Number 36 is titled "Merit considerations" and I seek to talk about the merit of the claim. As I've already noted, the fundamental problem is that the current clause is not appropriately adapted. It just doesn't work, except for the financial services industry. In relation to the modern award objective, I think we can characterise it as our claim is one in relation to relative living standards and the needs of the low paid; (a) the need to promote social inclusion.
I was going to say the principle of equal remuneration for work, but I understand that that is related only to gender discrimination. The fundamental purpose of this clause is to basically give disabled people covered by it some access to the superannuation system and recognise that their participation in work is real, although not necessarily reflected in their remuneration.
At paragraph 40 of the submission, I note the evidence of Martin Schutz where he basically says all superannuation made for the employee over a working life is essentially consumed by costs and fees. A combination of the increase in the contributions of the no insurance option will mean that that will not be the case. There are particular costings within Mr Schutz's submission that these things - it will result in quite a substantial amount at the end of a person's working career.
I have also made a submission in relation to indexation. If you're agreeable to changing the dollar amount, which is the $15 or whatever amount you agree on, there should be some indexation of the amount. The appropriate way to index the amount is through the minimum wage process where it's increased in line with whatever the factor is determined through that process was wage inflation. That avoids us essentially having to deal with a similar problem in 15 years. We have given a draft indexation clause at paragraph 51 of my submission.
Lastly, I've included some - well, there is a heading called "Transitional arrangements". This is before they filed the material. The only material that was responsive to this claim was filed by the NDIS. It was essentially one paragraph in their submissions saying that they're not funded by the government to do this. Therefore, they can't pay any more than what they pay. That's all that is in evidence - it's not even evidence, it's submission. I mean, I'm going to ask some of the witnesses some questions to deal with that issue. That is the opening. There is a statement by Mr Schutz and there are some annexures. I was proposing to tender that.
VICE PRESIDENT HATCHER: We'll deal with that later, Mr Bull.
MR BULL: Deal with that later. There are also some other bits and pieces. That is basically the product information for the no insurance option. That's all I wanted to say.
VICE PRESIDENT HATCHER: All right. Thank you. I thank the parties for their opening submissions - - -
MR HARDING: Your Honour, before we close for the day, just two matters - - -
VICE PRESIDENT HATCHER: Just hold on. We have got someone in Sydney, Mr Harding. Yes, go on.
MR HARDING: I'm sorry.
MR MUSSO: Thanks, your Honour. NDS had lodged a detailed submission opposing the United Voice proposal to increase the superannuation rate and I would like to be heard on that, please.

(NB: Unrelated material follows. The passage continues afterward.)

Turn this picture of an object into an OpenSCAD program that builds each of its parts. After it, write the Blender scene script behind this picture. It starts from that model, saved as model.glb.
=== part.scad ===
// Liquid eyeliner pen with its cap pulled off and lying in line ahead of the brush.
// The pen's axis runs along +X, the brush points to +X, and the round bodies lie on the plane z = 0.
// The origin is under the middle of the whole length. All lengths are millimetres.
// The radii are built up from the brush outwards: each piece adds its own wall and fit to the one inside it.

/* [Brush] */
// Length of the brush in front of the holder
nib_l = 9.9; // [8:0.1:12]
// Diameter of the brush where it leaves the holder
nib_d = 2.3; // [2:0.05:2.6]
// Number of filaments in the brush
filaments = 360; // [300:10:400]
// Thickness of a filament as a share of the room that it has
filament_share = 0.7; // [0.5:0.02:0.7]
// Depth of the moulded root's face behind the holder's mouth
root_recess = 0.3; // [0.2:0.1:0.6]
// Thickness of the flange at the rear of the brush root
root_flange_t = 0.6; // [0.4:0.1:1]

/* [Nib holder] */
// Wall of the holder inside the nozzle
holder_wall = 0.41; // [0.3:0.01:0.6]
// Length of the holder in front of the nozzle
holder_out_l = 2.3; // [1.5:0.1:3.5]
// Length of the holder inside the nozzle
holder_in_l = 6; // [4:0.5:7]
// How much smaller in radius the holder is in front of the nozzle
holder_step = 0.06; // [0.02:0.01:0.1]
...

VICE PRESIDENT HATCHER: You will be. You don't have to be heard on it now, unless you really want to.
MR MUSSO: Well, I just wanted to indicate that we did oppose it.
VICE PRESIDENT HATCHER: All right. I think you had better remind Mr Bull, because he seems not to have seen it.

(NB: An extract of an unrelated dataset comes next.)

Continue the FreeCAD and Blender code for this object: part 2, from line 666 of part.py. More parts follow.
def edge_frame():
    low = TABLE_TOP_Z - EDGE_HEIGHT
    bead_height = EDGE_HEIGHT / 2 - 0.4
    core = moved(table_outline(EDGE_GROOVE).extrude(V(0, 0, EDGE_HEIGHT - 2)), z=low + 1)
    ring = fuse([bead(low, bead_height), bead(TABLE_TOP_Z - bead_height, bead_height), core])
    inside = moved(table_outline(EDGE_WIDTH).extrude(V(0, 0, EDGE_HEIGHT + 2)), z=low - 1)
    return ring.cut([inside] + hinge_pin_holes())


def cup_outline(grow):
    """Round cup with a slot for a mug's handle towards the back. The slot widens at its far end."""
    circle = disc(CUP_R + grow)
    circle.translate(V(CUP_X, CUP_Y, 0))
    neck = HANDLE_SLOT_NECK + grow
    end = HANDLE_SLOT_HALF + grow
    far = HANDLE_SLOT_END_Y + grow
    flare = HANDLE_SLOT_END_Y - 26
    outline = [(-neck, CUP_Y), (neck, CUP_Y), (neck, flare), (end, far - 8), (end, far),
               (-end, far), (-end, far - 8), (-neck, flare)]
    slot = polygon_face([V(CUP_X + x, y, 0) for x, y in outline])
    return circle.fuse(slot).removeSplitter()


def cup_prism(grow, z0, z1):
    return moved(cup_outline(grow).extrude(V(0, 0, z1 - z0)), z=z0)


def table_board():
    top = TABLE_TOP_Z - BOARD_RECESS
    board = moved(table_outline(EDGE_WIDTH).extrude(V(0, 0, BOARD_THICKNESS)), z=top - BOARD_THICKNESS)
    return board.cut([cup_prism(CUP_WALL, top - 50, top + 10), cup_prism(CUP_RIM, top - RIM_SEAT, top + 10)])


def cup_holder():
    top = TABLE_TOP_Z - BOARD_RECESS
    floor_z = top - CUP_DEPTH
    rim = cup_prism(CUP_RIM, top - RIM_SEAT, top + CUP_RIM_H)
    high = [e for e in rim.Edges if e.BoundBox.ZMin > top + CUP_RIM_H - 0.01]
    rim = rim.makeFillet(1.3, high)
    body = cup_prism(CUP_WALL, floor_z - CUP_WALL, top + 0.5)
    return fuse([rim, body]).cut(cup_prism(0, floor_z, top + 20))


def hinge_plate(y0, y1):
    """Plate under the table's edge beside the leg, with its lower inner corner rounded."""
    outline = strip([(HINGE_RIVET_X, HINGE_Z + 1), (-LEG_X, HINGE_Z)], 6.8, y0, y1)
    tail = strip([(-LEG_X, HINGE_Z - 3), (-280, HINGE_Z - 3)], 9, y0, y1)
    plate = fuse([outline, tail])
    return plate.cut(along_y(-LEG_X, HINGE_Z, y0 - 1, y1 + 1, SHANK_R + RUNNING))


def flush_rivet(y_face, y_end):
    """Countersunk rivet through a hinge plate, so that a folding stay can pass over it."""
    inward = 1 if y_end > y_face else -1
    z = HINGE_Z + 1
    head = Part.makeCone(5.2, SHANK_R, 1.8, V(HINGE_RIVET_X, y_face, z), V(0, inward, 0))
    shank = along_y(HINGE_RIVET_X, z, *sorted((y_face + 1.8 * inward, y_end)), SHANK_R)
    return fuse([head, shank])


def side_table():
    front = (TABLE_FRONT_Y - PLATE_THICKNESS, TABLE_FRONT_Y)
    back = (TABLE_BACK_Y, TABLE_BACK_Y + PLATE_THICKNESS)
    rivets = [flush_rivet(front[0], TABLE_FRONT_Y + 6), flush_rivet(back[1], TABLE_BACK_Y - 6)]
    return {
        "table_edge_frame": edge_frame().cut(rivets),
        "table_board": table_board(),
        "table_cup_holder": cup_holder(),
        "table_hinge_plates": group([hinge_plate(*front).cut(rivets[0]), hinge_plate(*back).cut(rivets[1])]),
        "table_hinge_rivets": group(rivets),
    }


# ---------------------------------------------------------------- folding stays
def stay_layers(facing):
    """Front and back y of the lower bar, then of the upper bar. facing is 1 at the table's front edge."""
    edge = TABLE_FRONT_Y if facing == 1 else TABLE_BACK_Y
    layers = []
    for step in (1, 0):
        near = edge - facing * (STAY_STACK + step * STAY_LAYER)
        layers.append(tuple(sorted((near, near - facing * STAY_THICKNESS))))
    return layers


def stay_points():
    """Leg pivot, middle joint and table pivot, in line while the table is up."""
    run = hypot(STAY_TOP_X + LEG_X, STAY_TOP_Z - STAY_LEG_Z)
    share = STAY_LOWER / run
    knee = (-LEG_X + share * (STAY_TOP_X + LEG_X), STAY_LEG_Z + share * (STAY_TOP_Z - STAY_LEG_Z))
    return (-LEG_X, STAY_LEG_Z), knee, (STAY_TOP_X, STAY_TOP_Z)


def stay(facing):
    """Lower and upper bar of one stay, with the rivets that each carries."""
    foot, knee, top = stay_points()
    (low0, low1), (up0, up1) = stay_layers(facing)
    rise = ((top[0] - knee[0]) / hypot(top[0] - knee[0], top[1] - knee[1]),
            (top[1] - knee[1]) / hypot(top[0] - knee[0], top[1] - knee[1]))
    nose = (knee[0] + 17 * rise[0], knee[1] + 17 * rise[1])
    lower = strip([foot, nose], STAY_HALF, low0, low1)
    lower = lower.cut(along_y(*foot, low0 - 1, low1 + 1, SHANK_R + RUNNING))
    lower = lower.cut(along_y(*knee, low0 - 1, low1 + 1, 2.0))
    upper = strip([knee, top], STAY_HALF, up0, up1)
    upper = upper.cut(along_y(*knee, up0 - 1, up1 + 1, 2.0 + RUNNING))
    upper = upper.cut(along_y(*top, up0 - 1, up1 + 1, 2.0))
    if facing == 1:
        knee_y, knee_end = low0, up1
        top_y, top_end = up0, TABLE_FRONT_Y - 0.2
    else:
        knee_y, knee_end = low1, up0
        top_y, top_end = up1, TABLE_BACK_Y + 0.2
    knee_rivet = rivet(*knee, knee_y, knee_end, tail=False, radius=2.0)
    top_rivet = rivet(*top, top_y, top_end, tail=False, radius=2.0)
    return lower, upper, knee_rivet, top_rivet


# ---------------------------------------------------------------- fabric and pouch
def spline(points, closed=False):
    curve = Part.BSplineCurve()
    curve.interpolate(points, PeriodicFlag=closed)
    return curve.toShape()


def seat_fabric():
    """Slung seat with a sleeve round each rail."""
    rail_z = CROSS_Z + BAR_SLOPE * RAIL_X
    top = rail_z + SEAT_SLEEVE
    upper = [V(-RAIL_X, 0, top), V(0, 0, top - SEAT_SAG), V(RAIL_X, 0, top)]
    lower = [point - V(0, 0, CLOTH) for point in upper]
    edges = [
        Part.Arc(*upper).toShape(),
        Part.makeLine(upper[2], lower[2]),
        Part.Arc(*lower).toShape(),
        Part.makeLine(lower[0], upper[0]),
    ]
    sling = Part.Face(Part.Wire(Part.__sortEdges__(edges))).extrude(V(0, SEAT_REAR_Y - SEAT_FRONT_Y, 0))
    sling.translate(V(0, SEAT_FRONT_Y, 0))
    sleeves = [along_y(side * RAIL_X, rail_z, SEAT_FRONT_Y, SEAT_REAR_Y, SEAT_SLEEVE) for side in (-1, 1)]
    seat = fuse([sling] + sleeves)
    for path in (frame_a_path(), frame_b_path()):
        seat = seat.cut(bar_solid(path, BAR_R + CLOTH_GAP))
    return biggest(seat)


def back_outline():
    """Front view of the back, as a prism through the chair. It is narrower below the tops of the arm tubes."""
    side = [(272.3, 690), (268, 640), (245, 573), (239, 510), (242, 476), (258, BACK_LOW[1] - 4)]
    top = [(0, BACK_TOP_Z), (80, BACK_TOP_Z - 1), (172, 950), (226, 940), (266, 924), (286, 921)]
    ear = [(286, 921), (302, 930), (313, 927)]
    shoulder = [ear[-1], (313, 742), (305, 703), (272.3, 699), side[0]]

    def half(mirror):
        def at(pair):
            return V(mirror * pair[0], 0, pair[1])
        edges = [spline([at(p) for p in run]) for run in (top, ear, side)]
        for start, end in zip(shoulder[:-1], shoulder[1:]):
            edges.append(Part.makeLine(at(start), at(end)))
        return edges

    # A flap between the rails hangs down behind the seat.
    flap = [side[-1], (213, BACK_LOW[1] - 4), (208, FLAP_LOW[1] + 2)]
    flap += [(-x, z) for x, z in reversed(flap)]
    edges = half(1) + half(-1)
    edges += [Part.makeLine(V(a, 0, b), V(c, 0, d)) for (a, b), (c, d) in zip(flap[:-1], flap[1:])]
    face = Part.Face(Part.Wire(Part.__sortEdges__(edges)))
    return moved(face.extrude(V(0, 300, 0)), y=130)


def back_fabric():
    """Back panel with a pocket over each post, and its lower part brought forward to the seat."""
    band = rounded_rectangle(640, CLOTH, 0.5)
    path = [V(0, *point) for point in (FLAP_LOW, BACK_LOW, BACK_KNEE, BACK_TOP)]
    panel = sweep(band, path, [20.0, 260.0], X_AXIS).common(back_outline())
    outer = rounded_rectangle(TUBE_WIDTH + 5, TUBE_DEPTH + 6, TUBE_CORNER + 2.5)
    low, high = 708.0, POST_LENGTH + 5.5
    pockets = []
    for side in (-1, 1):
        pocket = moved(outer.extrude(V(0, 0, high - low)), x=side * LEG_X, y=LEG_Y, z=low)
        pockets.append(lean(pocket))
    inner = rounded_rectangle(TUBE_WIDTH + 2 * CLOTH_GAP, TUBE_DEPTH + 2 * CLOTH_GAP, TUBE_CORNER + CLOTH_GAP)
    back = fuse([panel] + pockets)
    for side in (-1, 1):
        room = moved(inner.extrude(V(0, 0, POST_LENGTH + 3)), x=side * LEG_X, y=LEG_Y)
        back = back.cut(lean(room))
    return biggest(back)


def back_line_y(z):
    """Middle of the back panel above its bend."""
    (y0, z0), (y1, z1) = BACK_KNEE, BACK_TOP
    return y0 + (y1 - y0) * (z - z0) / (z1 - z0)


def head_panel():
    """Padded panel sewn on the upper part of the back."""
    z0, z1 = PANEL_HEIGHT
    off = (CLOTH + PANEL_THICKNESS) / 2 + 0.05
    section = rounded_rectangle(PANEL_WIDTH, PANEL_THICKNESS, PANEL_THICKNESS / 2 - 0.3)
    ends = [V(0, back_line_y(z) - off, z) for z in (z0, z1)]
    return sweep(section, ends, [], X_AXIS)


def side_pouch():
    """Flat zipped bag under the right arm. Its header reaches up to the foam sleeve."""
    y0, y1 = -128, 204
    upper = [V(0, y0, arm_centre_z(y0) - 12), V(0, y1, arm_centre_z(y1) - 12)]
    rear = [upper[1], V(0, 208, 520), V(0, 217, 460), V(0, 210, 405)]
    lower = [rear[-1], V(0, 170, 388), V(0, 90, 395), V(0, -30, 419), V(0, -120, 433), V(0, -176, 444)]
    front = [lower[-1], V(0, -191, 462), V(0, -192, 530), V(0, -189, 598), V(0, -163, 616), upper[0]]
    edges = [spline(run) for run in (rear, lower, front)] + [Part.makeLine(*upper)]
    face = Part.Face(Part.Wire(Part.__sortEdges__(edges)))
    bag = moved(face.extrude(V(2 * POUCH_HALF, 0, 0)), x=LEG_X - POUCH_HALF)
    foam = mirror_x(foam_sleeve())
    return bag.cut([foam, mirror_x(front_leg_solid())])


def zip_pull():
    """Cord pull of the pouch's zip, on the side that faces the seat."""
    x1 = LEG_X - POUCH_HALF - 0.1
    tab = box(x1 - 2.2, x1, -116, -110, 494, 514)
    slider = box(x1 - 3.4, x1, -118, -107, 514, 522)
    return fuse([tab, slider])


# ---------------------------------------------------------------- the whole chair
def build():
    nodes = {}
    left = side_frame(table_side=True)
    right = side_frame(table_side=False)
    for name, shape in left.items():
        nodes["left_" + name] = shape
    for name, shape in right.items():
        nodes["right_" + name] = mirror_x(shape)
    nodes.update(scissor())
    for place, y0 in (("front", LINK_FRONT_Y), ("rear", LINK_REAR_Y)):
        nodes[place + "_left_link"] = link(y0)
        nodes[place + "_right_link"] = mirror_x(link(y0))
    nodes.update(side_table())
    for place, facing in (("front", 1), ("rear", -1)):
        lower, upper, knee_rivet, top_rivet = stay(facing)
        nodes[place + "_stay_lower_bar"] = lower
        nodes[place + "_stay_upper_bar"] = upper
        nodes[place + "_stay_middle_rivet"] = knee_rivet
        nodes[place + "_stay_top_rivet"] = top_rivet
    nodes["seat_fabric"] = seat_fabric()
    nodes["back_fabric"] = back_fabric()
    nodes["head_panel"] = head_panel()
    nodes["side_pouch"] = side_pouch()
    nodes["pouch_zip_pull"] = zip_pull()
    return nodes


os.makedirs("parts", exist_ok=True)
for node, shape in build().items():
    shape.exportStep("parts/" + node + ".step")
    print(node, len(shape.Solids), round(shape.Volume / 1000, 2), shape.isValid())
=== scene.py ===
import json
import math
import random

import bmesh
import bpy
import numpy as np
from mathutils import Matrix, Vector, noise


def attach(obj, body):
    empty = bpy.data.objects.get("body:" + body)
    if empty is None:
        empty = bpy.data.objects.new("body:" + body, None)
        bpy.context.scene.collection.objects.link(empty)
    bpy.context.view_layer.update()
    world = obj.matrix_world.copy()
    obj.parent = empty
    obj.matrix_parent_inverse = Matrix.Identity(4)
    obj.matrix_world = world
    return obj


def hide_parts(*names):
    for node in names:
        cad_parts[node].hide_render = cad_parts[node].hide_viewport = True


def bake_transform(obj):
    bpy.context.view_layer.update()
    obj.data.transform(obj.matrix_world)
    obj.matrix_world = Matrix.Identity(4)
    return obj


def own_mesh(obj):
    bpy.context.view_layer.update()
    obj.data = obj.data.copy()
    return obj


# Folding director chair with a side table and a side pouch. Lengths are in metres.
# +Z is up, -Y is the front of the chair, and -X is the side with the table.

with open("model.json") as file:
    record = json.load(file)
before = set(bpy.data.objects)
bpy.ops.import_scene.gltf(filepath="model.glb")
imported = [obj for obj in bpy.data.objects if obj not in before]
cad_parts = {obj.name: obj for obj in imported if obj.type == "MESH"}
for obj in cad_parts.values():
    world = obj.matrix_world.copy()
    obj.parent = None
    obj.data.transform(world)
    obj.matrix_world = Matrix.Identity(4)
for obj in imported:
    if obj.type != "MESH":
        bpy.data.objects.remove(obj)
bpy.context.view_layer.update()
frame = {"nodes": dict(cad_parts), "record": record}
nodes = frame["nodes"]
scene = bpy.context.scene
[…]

MR BULL: I thought I had seen it.
VICE PRESIDENT HATCHER: What is the date of that submission, Mr Musso?
MR MUSSO: 21 November.
MR BULL: I thought I had seen it.
VICE PRESIDENT HATCHER: All right. We will proceed on the basis that you have lodged a detailed submission opposing the claim and you'll advance your case about that in due course.
MR MUSSO: Thank you very much, your Honour.

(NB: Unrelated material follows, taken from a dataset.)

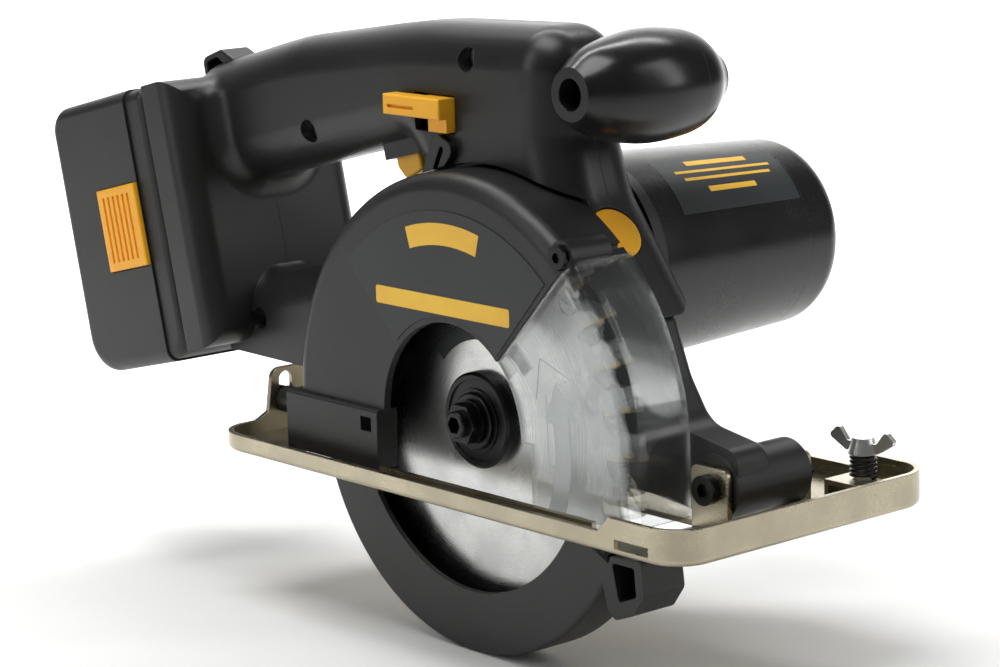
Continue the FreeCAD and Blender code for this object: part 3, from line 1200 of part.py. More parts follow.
make_all()
os.makedirs("parts", exist_ok=True)
for piece_name, piece in pieces.items():
    piece.exportStep("parts/" + piece_name + ".step")
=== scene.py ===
import json
import math

import bmesh
import bpy
from bpy.props import FloatProperty, FloatVectorProperty, IntProperty, PointerProperty
from mathutils import Matrix, Vector
from mathutils.bvhtree import BVHTree

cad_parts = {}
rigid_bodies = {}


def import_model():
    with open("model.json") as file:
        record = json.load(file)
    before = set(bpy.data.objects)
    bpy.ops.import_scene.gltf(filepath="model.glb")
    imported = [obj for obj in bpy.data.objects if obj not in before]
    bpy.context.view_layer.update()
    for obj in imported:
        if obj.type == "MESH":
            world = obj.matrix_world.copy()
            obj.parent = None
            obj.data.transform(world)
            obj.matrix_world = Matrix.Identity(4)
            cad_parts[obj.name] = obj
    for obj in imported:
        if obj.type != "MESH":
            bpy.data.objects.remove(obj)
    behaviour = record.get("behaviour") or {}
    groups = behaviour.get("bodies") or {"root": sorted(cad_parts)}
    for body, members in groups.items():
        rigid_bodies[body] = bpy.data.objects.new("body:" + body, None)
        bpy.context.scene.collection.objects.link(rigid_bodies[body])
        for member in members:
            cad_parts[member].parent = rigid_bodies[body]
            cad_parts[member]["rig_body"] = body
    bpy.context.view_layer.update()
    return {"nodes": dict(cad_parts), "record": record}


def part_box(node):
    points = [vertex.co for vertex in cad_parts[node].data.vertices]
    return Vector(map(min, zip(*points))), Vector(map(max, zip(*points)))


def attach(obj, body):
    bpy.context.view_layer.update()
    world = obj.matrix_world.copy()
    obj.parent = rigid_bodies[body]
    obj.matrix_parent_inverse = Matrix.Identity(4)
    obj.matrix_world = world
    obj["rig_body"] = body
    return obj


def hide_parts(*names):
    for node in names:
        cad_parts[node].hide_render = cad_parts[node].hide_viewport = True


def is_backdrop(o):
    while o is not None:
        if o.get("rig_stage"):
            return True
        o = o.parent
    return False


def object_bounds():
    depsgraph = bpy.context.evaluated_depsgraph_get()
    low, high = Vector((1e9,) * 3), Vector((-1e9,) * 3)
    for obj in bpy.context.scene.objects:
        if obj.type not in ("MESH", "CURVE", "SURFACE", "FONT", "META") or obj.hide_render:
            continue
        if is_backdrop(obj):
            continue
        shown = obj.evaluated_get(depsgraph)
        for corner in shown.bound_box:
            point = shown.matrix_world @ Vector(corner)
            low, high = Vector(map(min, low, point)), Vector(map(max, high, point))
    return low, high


bl_info = {
    "name": "Cordless Metal Saw",
    "version": (1, 0, 0),
    "blender": (4, 5, 0),
    "location": "3D View > Sidebar > Saw",
    "description": "Finishes, labels and studio for a small cordless metal-cutting circular saw",
    "category": "Object",
}

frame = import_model()

MM = 0.001
SLOTS = {part["node"]: part["material_slot"] for part in frame["record"]["subparts"]}
BLADE_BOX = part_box("blade")
HUB = (BLADE_BOX[0] + BLADE_BOX[1]) / 2          # centre of the blade, on its axis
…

VICE PRESIDENT HATCHER: Yes. All right. Mr Harding, did you have something?
MR HARDING: Two brief matters, your Honour.
VICE PRESIDENT HATCHER: Yes.
MR HARDING: You asked me about the further statement of m of Mr Cain.
VICE PRESIDENT HATCHER: Yes.
MR HARDING: Can I indicate that there have been some redactions to the third statement as filed and those redactions pertain to quotes from what is described as the modified SWS Demonstration Report, which I think is a report that was provided to the conciliation parties.
VICE PRESIDENT HATCHER: All right.
MR HARDING: That is the first thing. The second thing is that Mr Zevari in his submissions indicated that the proposal from ABI was an intuitive proposal and in particular appeared to reserve the right to run a case including a new rate of pay. We're taken by surprise and will oppose that.
VICE PRESIDENT HATCHER: I think what Mr Ward was referring to was the possibility that we could adopt, if we were so minded, some aspects of his proposal in principle and then ask the parties to make further submissions as to how it might be implemented or something to that effect. I think it's a proposal which would necessarily involve parties being given time to consider whatever the Commission was minded to do and be heard on what the next step would be. Is that something that satisfies your concerns?
MR HARDING: Well, at this stage, depending on how that proposal unfolds, your Honour.
VICE PRESIDENT HATCHER: Yes.
MR HARDING: But if it was intended in this proceeding to run a case that included a new rate of pay, then we would have some difficulty.
VICE PRESIDENT HATCHER: I understand Mr Ward was referring in that context to the fact that the percentages contained in the ABI document might simply be converted to dollar amounts. Is that right, Mr Ward?
MR WARD: That's correct, your Honour.
VICE PRESIDENT HATCHER: That is, it's not a new proposition. It's simply a conversion of the calculation.
MR HARDING: We might not have that same concern if that was all it's confined to.
VICE PRESIDENT HATCHER: All right. Anything further? We will now adjourn.